Of course the MTA has quotas. Isn’t that what the whole signal scandals were about? Workers were required to inspect more signals than was physically possible. So they made up the numbers claiming to have inspected them, rather than getting in trouble for not meeting their quota.
[…] TWU: MTA Could Restore Service, Re-Hire Staff; Lhota Fields Inane Press Qs (CNY, News, Kabak) […]
As we are alerted of weekend service changes only a few days before they are implemented…
With a few exceptions, weekend service changes are posted on the MTA website weeks in advance.
I agree that “Fastrack” is a step in the right direction. “Slow and painful” can be replaced by “fast and not much more painful”, and although Fastrack isn’t supposed to replace weekend work, I think it will help by reducing the amount of work that needs done.
Who said Fastrack isn’t supposed to replace weekend work? What is it supposed to replace? Just midday weekday work?
http://www.mta.info/news/stories/?story=525
http://www.mta.info/mta/news/r.....15-NYCT147
http://www.sheepsheadbites.com.....-457387704
MTA has a remarkable tool at its disposal that it is not using – the photo sets that they post on Flickr showing the actual work go a long way to explain what is happening during these Fasttrack stoppages. They need better, more sustained media partnerships to get this stuff into play. They might also get local TV guys down there in the tunnels, not just the stations, to showcase this stuff.
2 guys standing, 2 guys working. The picture is staged, its really 3 guys standing, 1 guy working.
It’s 4 guys working.
The guys standing around in the picture are supervisors. An example of the redundant supervision at the MTA.
Let me remind everyone that Fastrack is not a substitute for anything; it’s an attempt to save $15 million a year in maintenance cost, while also shutting down service at 10:30 pm some nights (Tokyo, London, etc. run trains until after midnight). For an agency that’s losing about $5 billion every year, the MTA is sure good at being penny-wise.
No it’s not. It’s an attempt to address a maintenance backlog in a reasonably efficient manner.
Service is not shut down at 10:30. Service on one line, with nearby parallel substitutes, is shut down at 10:00, for 16 nights of the year. The other 349 nights, service runs all night.
For the record, even private company employees work slower and squirrel away secrets for their own job security, whether perceived or real.
Where progress matters, i.e. the emergency repairs, it comes down to the public eye.
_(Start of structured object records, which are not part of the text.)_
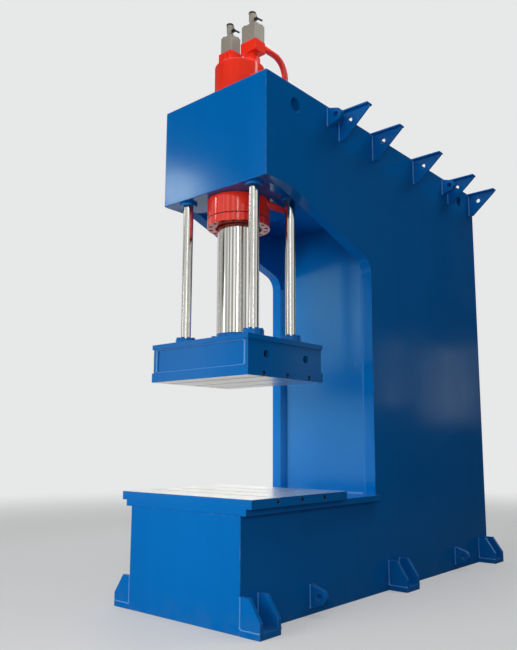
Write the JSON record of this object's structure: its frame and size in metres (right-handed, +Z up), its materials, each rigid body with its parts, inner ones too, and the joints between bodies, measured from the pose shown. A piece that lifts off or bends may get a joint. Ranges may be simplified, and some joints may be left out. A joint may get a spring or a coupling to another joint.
{
  "type": "hydraulic press",
  "caption": "Single-column C-frame hydraulic press with a guided slide on a chromed ram and four rods above a T-slotted worktable, valves on the cylinder, lifting lugs and anchor feet.",
  "frame": {"origin": "on the floor under the middle of the bounding box, on the press's plane of symmetry", "axes": "+Z up, +Y from the open front towards the column, +X to the right as seen from the front"},
  "size_m": [2.3106, 5.073, 6.3673],
  "materials": {
    "blue_paint": "glossy blue enamel on welded plate, with weld beads along the joints",
    "red_paint": "semi-gloss red-orange enamel on turned and drilled steel",
    "valve_grey": "satin grey coating on machined valve bodies",
    "hard_chrome": "ground and polished hard chrome",
    "machined_steel": "bare milled and ground steel",
    "bronze": "bored bearing bronze"
  },
  "bodies": {
    "frame": {"left_side_plate": "blue_paint", "right_side_plate": "blue_paint", "head_front_plate": "blue_paint", "head_bottom_plate": "blue_paint", "head_rear_plate": "blue_paint", "head_top_plate": "blue_paint", "column_front_plate": "blue_paint", "column_back_plate": "blue_paint", "base_front_plate": "blue_paint", "table_support": "blue_paint", "worktable": "machined_steel", "anchor_foot_left_front": "blue_paint", "anchor_foot_left_middle": "blue_paint", "anchor_foot_left_rear": "blue_paint", "lower_lug_left_front": "blue_paint", "lower_lug_left_rear": "blue_paint", "upper_lug_left_front": "blue_paint", "upper_lug_left_rear": "blue_paint", "platform_bracket_left_1": "blue_paint", "platform_bracket_left_2": "blue_paint", "platform_bracket_left_3": "blue_paint", "platform_bracket_left_4": "blue_paint", "platform_bracket_left_5": "blue_paint", "anchor_foot_right_front": "blue_paint", "anchor_foot_right_middle": "blue_paint", "anchor_foot_right_rear": "blue_paint", "lower_lug_right_front": "blue_paint", "lower_lug_right_rear": "blue_paint", "upper_lug_right_front": "blue_paint", "upper_lug_right_rear": "blue_paint", "platform_bracket_right_1": "blue_paint", "platform_bracket_right_2": "blue_paint", "platform_bracket_right_3": "blue_paint", "platform_bracket_right_4": "blue_paint", "platform_bracket_right_5": "blue_paint", "cylinder": "red_paint", "gland_ring": "red_paint", "gland_bush": "bronze", "cylinder_nut": "red_paint", "guide_bush_front_left": "blue_paint", "guide_bush_front_right": "blue_paint", "guide_bush_rear_left": "blue_paint", "guide_bush_rear_right": "blue_paint", "left_valve_base": "red_paint", "right_valve_base": "red_paint", "oil_pipe": "red_paint", "return_pipe": "red_paint", "left_valve_cover": "valve_grey", "right_valve_cover": "valve_grey", "left_pilot_valve": "valve_grey", "right_pilot_valve": "valve_grey"},
    "ram_slide": {"plunger": "hard_chrome", "ram_flange": "blue_paint", "slide_top_plate": "blue_paint", "slide_box": "blue_paint", "slide_bottom_plate": "machined_steel", "guide_rod_front_left": "hard_chrome", "guide_rod_front_right": "hard_chrome", "guide_rod_rear_left": "hard_chrome", "guide_rod_rear_right": "hard_chrome"}
  },
  "joints": [
    {"name": "ram_stroke", "type": "slide", "parent": "frame", "child": "ram_slide", "axis": [0, 0, 1], "range_m": [-0.6, 0.45]}
  ]
}
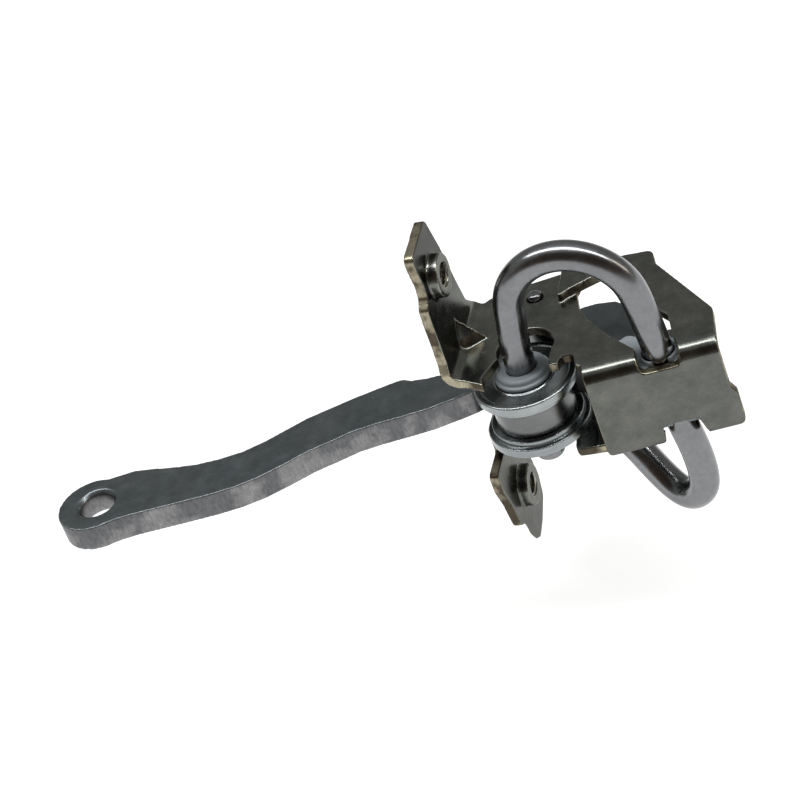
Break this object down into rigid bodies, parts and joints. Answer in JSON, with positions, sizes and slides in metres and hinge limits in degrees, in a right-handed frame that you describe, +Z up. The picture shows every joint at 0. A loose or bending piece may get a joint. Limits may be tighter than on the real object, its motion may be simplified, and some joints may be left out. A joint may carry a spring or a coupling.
{
  "type": "vehicle door check strap",
  "caption": "Flat shaped check strap sliding through a stamped two-ear bracket, gripped by a loop spring with a flanged guide roller.",
  "frame": {"origin": "on the bolting faces of the bracket's two ears, midway between their two holes, level with the strap's mid-plane", "axes": "+X into the door, normal to the ear faces; +Z up along the roller axes; +Y towards the rear roller side"},
  "size_m": [0.2033, 0.0856, 0.1215],
  "materials": {
    "zinc_plate": "zinc-plated sheet, satin",
    "arm_steel": "zinc-plated plate, dull",
    "spring_wire": "drawn wire, bright",
    "roller_steel": "turned, satin",
    "bush_plastic": "moulded, semi-matt"
  },
  "bodies": {
    "bracket": {"bracket": "zinc_plate", "spring_lower_loop": "spring_wire", "spring_guide_block": "bush_plastic", "rear_upper_washer": "bush_plastic", "rear_lower_washer": "bush_plastic"},
    "strap": {"check_arm": "arm_steel"},
    "spring_carriage": {"spring_upper_loop": "spring_wire", "front_upper_bush": "bush_plastic", "front_lower_bush": "bush_plastic"},
    "front_roller": {"front_roller_drum": "roller_steel", "front_roller_upper_flange": "roller_steel", "front_roller_lower_flange": "roller_steel"},
    "rear_roller": {"rear_roller": "roller_steel"}
  },
  "joints": [
    {"name": "strap_slide", "type": "slide", "parent": "bracket", "child": "strap", "axis": [0.9336, 0.3584, 0], "range_m": [0, 0.02]},
    {"name": "spring_flex", "type": "hinge", "parent": "bracket", "child": "spring_carriage", "pos_m": [0.06264, -0.01141, 0], "axis": [0, 0, 1], "range_deg": [0, 11.3], "stiffness_Nm_per_rad": 5},
    {"name": "front_roller_spin", "type": "hinge", "parent": "spring_carriage", "child": "front_roller", "pos_m": [0.0215, -0.01075, 0], "axis": [0, 0, 1], "continuous": true},
    {"name": "rear_roller_spin", "type": "hinge", "parent": "bracket", "child": "rear_roller", "pos_m": [0.02177, 0.01732, 0], "axis": [0, 0, 1], "continuous": true}
  ],
  "couplings": [
    {"joint": "spring_flex", "follows": "strap_slide", "rad_per_m": 9.72}
  ]
}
When you get a lot of attention, as the emergency situations do, there’s less latitude for being slow and more participants have an interest in looking good and doing good.
The difference is that from a macro perspective, for-profit companies tend to be More efficient, though still somewhat wasteful. But, the bigger the system gets, the more bureaucratic and inefficient they become – public or private.
Where there’s a buck to be made, you’ll find a wrench in the works every time.